Challenge — For the data below, report the number of lines that contain the string "high" and nothing else.

(Stored records)
○ ○ ○ ○ ○
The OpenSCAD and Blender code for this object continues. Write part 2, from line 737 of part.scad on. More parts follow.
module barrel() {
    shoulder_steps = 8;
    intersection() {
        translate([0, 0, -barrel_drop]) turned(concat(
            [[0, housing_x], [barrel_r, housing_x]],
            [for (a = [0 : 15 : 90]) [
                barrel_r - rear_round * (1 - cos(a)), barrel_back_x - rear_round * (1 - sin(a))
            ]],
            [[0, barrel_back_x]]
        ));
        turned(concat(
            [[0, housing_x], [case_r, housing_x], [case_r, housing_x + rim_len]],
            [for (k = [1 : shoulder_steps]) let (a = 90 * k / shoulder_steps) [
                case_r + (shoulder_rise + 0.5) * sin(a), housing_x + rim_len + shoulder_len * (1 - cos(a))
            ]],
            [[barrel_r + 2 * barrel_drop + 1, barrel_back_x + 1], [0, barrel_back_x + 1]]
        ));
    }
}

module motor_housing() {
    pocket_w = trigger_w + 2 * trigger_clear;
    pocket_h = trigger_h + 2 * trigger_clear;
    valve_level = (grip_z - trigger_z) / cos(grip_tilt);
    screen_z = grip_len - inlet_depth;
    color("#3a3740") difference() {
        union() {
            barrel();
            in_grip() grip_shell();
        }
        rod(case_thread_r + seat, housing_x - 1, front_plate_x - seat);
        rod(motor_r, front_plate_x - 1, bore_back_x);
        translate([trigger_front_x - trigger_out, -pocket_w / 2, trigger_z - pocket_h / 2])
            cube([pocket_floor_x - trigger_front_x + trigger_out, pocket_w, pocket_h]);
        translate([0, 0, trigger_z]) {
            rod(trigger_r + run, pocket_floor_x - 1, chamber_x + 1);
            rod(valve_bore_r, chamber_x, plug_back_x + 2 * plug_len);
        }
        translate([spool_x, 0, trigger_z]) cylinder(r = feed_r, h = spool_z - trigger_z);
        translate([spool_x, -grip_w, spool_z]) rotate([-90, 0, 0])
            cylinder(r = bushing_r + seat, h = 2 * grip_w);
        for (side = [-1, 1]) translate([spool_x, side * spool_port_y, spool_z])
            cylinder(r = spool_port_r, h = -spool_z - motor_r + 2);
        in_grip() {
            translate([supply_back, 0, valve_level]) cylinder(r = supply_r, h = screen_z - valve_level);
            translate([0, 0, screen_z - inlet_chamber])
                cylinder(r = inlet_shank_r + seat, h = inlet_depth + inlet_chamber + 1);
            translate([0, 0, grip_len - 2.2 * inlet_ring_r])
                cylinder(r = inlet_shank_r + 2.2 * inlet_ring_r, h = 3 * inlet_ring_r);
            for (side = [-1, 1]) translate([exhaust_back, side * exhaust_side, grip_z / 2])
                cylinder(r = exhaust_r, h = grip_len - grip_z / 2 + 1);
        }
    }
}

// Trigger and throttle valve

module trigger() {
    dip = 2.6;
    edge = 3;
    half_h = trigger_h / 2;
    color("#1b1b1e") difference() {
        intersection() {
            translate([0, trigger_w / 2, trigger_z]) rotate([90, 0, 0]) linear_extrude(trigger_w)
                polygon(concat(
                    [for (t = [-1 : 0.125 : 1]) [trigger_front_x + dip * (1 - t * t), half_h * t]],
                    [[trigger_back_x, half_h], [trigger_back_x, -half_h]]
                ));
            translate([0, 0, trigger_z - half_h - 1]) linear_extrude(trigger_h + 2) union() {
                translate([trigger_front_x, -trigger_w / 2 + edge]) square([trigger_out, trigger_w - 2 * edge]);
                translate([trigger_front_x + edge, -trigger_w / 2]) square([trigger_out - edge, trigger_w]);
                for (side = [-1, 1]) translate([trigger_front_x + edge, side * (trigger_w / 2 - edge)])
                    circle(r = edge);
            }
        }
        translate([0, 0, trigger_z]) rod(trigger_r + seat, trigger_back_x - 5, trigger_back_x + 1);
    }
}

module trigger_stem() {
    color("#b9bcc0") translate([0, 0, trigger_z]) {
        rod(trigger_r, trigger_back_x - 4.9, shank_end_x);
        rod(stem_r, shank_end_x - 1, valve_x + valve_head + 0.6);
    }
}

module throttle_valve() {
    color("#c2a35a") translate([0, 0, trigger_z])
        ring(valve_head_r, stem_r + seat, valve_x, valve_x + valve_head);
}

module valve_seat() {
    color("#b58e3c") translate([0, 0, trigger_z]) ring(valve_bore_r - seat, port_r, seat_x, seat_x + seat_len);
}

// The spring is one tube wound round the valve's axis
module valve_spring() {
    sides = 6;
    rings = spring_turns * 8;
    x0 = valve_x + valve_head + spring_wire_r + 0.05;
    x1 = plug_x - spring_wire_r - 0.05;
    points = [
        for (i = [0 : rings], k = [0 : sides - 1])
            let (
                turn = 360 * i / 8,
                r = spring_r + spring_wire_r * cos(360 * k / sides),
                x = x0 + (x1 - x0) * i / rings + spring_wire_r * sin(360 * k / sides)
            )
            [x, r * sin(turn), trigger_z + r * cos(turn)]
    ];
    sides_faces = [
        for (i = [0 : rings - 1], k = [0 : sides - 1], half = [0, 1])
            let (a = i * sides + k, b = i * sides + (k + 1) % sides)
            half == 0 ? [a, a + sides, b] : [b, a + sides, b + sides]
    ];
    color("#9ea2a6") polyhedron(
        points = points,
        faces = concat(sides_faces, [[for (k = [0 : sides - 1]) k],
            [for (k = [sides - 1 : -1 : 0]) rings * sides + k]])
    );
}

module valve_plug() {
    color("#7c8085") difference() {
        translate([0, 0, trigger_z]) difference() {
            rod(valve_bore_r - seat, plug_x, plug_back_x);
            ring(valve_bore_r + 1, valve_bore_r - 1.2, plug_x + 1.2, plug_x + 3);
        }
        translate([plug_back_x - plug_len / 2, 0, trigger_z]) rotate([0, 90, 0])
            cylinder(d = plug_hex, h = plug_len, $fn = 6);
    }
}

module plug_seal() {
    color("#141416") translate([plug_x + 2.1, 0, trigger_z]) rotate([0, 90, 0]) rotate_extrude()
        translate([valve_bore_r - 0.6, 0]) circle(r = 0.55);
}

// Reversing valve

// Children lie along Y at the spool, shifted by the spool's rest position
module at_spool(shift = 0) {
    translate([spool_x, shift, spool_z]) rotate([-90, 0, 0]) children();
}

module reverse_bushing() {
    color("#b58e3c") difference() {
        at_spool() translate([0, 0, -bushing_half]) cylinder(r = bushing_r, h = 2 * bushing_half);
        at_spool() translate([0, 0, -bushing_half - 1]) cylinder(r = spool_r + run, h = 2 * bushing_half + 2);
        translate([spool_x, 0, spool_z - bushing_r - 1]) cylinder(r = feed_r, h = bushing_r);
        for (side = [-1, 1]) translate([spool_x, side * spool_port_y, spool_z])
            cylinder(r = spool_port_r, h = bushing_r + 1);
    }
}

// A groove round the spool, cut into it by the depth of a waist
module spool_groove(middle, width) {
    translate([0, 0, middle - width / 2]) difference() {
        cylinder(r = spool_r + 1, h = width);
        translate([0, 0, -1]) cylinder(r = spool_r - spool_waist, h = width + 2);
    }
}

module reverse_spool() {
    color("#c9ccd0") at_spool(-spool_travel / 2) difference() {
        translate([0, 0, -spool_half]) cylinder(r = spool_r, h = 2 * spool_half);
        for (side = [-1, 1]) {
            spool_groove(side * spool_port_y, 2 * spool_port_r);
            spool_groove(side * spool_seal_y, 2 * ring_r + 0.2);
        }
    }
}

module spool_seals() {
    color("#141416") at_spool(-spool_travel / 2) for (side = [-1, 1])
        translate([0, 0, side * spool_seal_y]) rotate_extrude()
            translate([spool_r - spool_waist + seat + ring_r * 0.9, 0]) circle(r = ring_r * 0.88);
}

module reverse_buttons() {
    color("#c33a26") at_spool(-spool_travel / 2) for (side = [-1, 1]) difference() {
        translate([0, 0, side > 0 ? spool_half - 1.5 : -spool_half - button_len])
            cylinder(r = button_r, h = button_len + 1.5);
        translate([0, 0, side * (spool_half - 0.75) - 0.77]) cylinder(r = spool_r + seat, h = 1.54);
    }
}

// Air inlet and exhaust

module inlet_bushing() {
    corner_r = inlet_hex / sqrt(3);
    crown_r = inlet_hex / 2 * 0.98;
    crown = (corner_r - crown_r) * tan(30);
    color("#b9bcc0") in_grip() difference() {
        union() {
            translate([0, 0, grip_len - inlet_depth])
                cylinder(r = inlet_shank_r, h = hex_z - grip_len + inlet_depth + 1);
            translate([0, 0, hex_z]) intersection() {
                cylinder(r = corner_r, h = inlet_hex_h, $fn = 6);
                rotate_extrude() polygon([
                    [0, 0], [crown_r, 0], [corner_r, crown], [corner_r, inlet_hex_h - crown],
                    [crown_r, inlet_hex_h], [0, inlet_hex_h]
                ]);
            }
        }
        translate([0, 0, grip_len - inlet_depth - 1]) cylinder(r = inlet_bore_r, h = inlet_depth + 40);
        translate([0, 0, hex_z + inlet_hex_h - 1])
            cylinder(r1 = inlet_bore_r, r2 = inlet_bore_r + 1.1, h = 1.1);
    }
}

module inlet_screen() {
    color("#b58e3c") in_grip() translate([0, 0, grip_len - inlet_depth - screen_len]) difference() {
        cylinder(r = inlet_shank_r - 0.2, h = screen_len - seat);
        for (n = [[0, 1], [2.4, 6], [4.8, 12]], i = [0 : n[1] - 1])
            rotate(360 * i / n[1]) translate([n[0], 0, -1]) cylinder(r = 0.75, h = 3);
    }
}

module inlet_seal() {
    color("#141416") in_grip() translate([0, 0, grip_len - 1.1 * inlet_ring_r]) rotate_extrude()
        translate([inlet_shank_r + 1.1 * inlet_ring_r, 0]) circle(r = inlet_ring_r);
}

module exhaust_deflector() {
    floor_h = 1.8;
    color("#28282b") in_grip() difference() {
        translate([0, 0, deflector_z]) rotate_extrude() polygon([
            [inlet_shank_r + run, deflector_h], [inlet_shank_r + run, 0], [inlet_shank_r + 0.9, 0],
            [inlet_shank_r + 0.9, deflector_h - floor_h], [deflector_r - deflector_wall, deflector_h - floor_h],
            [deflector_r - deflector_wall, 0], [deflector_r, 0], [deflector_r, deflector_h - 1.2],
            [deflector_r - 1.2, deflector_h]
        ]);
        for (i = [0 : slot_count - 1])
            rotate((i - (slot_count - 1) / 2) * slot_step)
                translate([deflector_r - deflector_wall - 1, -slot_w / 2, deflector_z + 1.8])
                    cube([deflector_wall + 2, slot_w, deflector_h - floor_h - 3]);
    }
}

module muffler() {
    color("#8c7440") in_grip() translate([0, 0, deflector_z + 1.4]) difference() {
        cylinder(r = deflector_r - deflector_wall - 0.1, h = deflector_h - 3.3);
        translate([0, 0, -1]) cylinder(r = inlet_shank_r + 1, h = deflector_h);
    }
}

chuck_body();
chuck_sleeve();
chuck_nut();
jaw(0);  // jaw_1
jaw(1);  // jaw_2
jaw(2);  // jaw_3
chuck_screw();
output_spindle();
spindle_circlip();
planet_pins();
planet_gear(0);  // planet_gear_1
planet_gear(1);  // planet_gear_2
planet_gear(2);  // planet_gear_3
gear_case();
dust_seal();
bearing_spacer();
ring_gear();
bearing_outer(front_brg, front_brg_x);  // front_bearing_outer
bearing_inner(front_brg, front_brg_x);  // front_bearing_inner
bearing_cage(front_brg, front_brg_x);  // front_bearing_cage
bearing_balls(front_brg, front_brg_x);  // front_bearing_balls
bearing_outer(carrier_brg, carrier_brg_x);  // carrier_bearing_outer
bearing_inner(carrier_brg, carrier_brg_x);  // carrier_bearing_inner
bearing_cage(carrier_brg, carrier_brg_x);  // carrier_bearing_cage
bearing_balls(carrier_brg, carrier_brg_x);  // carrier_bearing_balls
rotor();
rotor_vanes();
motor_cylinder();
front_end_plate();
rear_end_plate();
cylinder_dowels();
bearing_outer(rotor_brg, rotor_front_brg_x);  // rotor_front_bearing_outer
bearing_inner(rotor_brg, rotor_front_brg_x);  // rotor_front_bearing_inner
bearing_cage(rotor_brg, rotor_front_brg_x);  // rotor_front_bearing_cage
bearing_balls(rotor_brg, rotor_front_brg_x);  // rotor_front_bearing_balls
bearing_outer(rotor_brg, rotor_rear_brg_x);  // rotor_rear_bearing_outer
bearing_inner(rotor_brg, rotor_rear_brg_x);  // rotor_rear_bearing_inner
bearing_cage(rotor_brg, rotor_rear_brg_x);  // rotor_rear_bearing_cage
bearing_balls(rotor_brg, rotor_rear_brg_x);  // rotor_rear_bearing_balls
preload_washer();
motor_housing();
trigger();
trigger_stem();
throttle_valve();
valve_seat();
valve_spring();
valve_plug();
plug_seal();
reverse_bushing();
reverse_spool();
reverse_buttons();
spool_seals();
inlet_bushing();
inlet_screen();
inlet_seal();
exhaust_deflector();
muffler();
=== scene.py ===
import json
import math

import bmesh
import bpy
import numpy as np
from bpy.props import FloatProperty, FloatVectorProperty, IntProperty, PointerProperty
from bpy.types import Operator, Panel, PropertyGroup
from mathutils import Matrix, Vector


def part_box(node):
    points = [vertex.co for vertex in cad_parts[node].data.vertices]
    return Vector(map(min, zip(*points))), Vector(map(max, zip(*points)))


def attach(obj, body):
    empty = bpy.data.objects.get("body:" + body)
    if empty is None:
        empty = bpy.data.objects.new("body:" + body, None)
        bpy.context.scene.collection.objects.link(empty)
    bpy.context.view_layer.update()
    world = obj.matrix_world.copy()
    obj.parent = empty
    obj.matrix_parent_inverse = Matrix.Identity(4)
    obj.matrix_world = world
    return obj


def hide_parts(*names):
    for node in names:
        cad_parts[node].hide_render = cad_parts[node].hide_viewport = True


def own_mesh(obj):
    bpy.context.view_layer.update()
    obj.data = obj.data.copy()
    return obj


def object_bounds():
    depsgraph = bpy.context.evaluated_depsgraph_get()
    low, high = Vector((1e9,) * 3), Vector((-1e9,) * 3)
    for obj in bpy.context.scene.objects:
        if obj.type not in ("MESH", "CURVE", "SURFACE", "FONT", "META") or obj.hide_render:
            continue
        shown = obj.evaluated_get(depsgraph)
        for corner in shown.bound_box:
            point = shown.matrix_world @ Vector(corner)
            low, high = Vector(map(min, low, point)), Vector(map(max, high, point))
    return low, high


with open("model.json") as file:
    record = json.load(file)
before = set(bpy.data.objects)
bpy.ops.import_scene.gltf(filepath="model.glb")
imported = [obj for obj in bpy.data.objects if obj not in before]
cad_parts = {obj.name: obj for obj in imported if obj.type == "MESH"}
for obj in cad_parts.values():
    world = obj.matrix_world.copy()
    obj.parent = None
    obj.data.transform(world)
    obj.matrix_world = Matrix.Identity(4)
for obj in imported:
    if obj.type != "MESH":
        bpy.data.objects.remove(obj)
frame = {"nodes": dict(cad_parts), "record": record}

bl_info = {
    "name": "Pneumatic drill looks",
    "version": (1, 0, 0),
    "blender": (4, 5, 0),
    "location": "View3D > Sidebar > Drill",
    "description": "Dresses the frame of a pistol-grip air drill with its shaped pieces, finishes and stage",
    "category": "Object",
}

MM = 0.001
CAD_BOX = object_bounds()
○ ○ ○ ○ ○
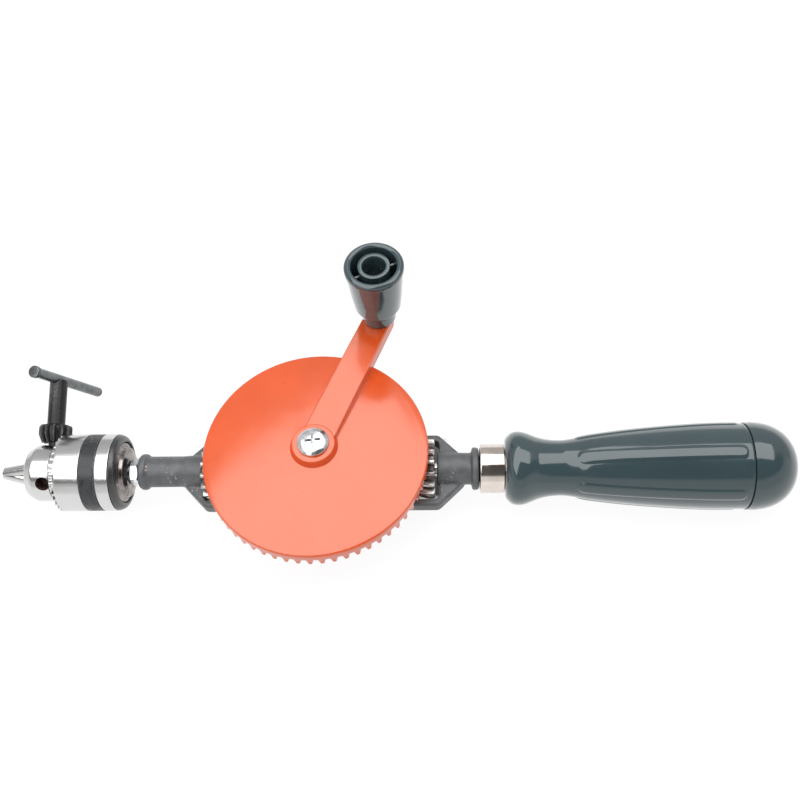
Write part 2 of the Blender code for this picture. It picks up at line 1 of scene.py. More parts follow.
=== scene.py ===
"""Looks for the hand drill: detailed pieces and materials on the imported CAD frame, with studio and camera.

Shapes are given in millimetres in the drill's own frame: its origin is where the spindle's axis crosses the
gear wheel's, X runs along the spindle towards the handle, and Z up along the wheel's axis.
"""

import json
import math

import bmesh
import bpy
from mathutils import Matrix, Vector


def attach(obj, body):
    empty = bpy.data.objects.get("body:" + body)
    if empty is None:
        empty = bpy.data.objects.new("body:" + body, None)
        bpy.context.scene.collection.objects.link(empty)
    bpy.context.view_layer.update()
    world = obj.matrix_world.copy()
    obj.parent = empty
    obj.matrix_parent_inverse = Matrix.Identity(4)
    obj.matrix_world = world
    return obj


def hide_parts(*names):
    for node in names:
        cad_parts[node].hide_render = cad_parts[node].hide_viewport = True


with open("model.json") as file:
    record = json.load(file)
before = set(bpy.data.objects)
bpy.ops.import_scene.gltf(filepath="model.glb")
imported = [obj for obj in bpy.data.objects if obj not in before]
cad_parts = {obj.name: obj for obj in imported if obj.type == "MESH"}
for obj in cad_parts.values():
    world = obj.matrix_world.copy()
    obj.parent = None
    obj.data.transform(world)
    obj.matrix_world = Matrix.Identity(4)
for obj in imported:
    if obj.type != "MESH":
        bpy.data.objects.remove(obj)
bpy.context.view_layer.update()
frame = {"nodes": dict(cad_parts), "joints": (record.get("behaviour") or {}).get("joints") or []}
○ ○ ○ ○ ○
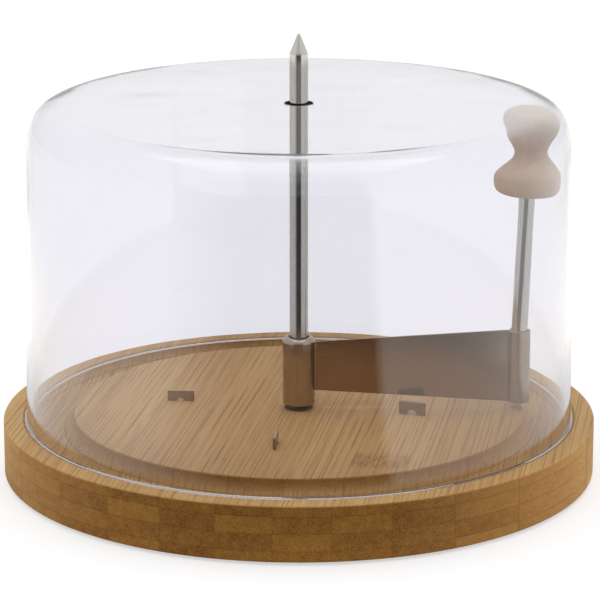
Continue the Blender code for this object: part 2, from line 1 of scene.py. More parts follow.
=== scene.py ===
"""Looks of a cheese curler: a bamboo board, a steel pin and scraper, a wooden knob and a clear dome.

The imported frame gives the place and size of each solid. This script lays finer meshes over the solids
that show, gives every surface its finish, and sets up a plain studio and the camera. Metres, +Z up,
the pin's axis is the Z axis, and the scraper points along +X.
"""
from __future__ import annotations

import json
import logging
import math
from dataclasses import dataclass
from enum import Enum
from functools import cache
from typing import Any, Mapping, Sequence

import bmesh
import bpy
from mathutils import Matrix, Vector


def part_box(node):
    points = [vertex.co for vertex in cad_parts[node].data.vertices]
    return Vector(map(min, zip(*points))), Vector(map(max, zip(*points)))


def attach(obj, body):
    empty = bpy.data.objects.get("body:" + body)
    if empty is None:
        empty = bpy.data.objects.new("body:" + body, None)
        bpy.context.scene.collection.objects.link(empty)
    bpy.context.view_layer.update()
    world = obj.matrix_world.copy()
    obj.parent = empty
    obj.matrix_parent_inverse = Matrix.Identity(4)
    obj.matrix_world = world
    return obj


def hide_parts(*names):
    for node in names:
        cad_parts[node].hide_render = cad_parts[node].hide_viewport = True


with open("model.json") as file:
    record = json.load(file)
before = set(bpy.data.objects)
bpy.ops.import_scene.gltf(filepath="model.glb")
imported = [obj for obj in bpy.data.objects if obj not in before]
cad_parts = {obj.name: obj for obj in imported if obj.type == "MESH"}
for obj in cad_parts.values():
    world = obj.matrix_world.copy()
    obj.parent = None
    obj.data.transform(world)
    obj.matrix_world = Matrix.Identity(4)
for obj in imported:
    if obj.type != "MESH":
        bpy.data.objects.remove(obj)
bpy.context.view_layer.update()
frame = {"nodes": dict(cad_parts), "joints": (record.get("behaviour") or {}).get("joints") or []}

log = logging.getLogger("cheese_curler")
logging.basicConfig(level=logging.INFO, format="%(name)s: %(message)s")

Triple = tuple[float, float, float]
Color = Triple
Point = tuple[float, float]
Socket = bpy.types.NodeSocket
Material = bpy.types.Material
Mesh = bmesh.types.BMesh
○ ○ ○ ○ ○
Result for this exercise — 3